Although C&A and its 113 stores haven’t existed in the UK since 2000, after 78 years on the high street the Dutch retailer is still going strong overseas and has stores throughout Europe.

  • Our Price: 2003

Before Virgin Megastores and HMV ran into trouble, music retailer Our Price disappeared from the high street after 30 years.

  • Kwik Save: 2007

With the increasing dominance of the big supermarkets and the rise of discount own-brand products,
the writing was on the wall for Kwik Save. But under new owner Costcutter, a scaled down, convenience format of the same name emerged last year.

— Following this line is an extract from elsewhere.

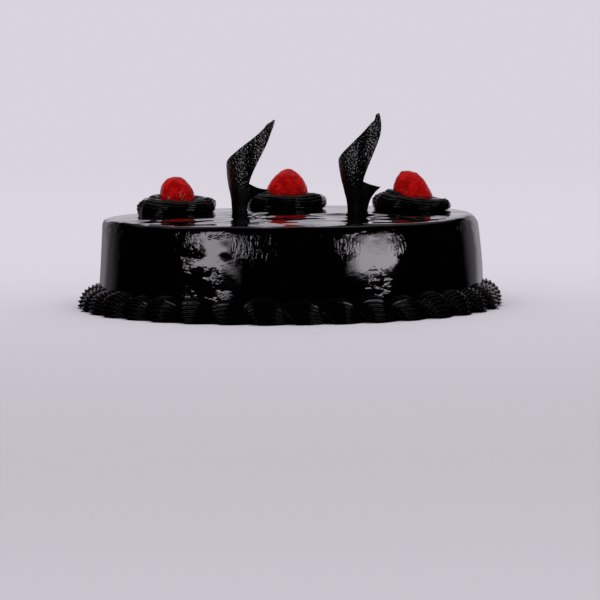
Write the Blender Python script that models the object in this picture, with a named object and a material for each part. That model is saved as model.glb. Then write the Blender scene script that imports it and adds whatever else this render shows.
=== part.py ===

  • Virgin Megastores and Zavvi: 2007 and 2008

The once ubiquitous Virgin Megastore rebranded to Zavvi in 2007 after its sale. Zavvi entered administration in 2008 but was bought by online group The Hut.

  • Woolworths: 2008

There was a time when Woolworths was as much a part of British life as fish and chips. But a crippling rent bill, thanks to sale and leaseback deals on most of the retailer’s 800 stores, and fierce competition from more agile online competitors finally forced the name to disappear from the high street in 2008.

  • MFI: 2008

Another retailer to have moved from bricks to clicks, MFI’s store portfolio proved too heavy a burden as sales plummeted. After collapsing, the retailer was reborn online in 2011.

  • Focus DIY: 2011

Focus DIY

Focus DIY

The misery in the housing market proved too much for Focus DIY. Following years of weak sales across the sector, Focus DIY and its 175 stores were finally placed into administration in 2011.

  • Comet: 2012

Having been on the UK high street since the early 1930s, Comet’s latter day fortunes flagged and it hit the wall while owned by private investment firm OpCapita.